Problem to work on — Reproduce only the lines from the line containing "Continue the FreeCAD" to the end of the entries below, including both of those lines.
.....
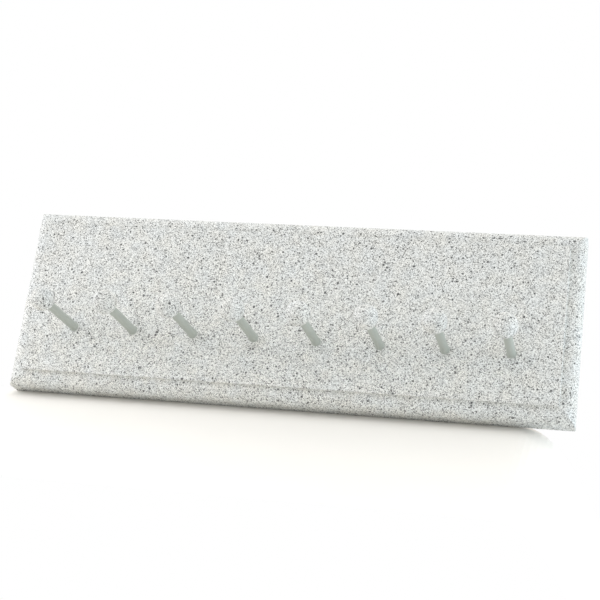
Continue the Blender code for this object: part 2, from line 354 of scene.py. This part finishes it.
def uncut_board():
    """The board with its sockets and a plain back. Its grid lines pass through the sides of every square
    about a peg, and its back is the last row of the moulding's ring, filled."""
    field_length = half_length - STEP_INSET - SOFT_ARRIS
    field_height = half_height - STEP_INSET - SOFT_ARRIS
    x_stops = [-field_length]
    for hole in shaft_middles.values():
        x_stops += [hole.x - PEG_SQUARE, hole.x + PEG_SQUARE]
    row_z = shaft_middles[1].z
    x_lines = even_lines(x_stops + [field_length])
    z_lines = even_lines([-field_height, row_z - PEG_SQUARE, row_z + PEG_SQUARE, field_height])
    ring = moulding_ring(x_lines, z_lines, moulding_section())
    rows, columns = ring[0].shape[:2]
    back = range((rows - 1) * columns, rows * columns)
    sockets = [socket(hole, x_lines, z_lines) for hole in shaft_middles.values()]
    return solid_mesh("granite_board", [ring, raised_field(x_lines, z_lines)] + sockets, [list(back)])


def rounded_slot(middle, half_run, radius, front):
    """A prism from the front to past the back, whose outline is a slot with round ends: an upper and a lower
    half circle, each the half run away from the middle."""
    upper = np.linspace(0, np.pi, SLOT_COLUMNS)
    angle = np.concatenate([upper, upper + np.pi])
    x = middle.x + radius * np.cos(angle)
    z = middle.z + radius * np.sin(angle) + np.repeat([half_run, -half_run], SLOT_COLUMNS)
    rings = [np.stack([x, np.full_like(x, y), z], axis=1) for y in (front, OVERRUN)]
    count = len(angle)
    caps = [list(range(count)), list(range(count, 2 * count))]
    return solid_mesh("slot", [(np.concatenate(rings), grid_faces(2, count, closed=True))], caps)


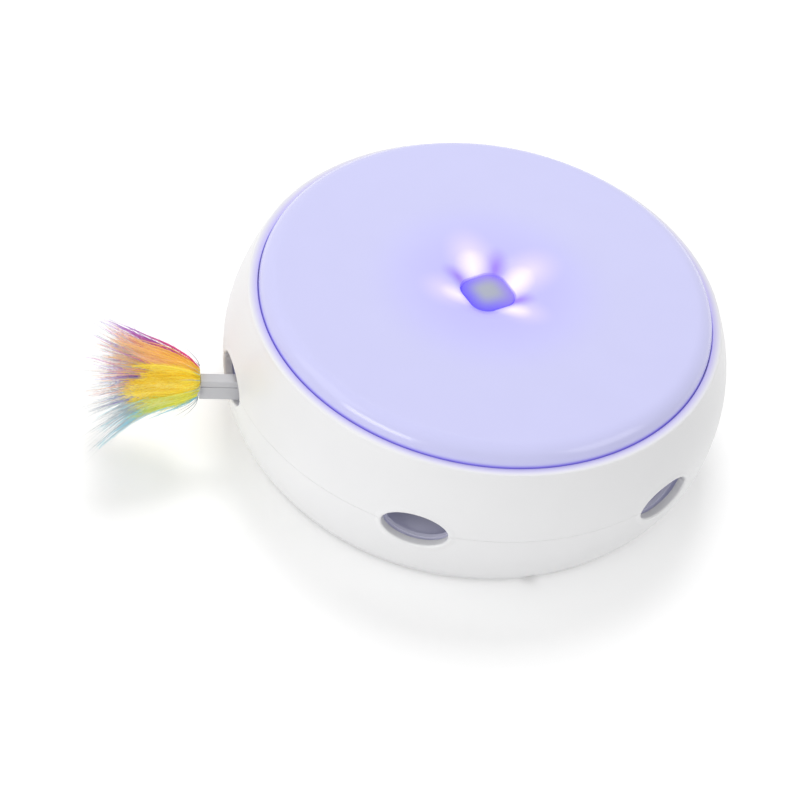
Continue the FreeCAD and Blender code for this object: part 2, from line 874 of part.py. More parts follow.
def turret_motor():
    """Flat motor that hangs from the deck, with its boss."""
    can = cyl(turret_motor_radius, deck_low - turret_motor_height, deck_low, turret_motor_x, turret_motor_y)
    can = can.makeFillet(0.8, [can.Edges[0], can.Edges[2]])
    boss = cyl(motor_boss_radius, deck_low - 0.2, deck_low + motor_boss_height,
               turret_motor_x, turret_motor_y)
    body = joined([can, boss])
    cuts = [cyl(motor_shaft_radius + running_gap, deck_low - 8, deck_top, turret_motor_x, turret_motor_y)]
    for side in (-1, 1):
        cuts.append(cyl(small_screw_radius + thread_gap, deck_low - 3.2, deck_low + over,
                        turret_motor_x + side * turret_motor_radius * 0.62, turret_motor_y))
    return minus(body, cuts)


def turret_motor_screws():
    """Two screws that hold the flat motor to the deck."""
    return [pan_screw(small_screw_radius, small_head_radius, small_head_height, 4.6,
                      turret_motor_x + side * turret_motor_radius * 0.62, turret_motor_y, deck_top)
            for side in (-1, 1)]


def involute(angle):
    """Involute function of an angle in radians."""
    return math.tan(angle) - angle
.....
The result —
Continue the FreeCAD and Blender code for this object: part 2, from line 874 of part.py. More parts follow.
def turret_motor():
    """Flat motor that hangs from the deck, with its boss."""
    can = cyl(turret_motor_radius, deck_low - turret_motor_height, deck_low, turret_motor_x, turret_motor_y)
    can = can.makeFillet(0.8, [can.Edges[0], can.Edges[2]])
    boss = cyl(motor_boss_radius, deck_low - 0.2, deck_low + motor_boss_height,
               turret_motor_x, turret_motor_y)
    body = joined([can, boss])
    cuts = [cyl(motor_shaft_radius + running_gap, deck_low - 8, deck_top, turret_motor_x, turret_motor_y)]
    for side in (-1, 1):
        cuts.append(cyl(small_screw_radius + thread_gap, deck_low - 3.2, deck_low + over,
                        turret_motor_x + side * turret_motor_radius * 0.62, turret_motor_y))
    return minus(body, cuts)


def turret_motor_screws():
    """Two screws that hold the flat motor to the deck."""
    return [pan_screw(small_screw_radius, small_head_radius, small_head_height, 4.6,
                      turret_motor_x + side * turret_motor_radius * 0.62, turret_motor_y, deck_top)
            for side in (-1, 1)]


def involute(angle):
    """Involute function of an angle in radians."""
    return math.tan(angle) - angle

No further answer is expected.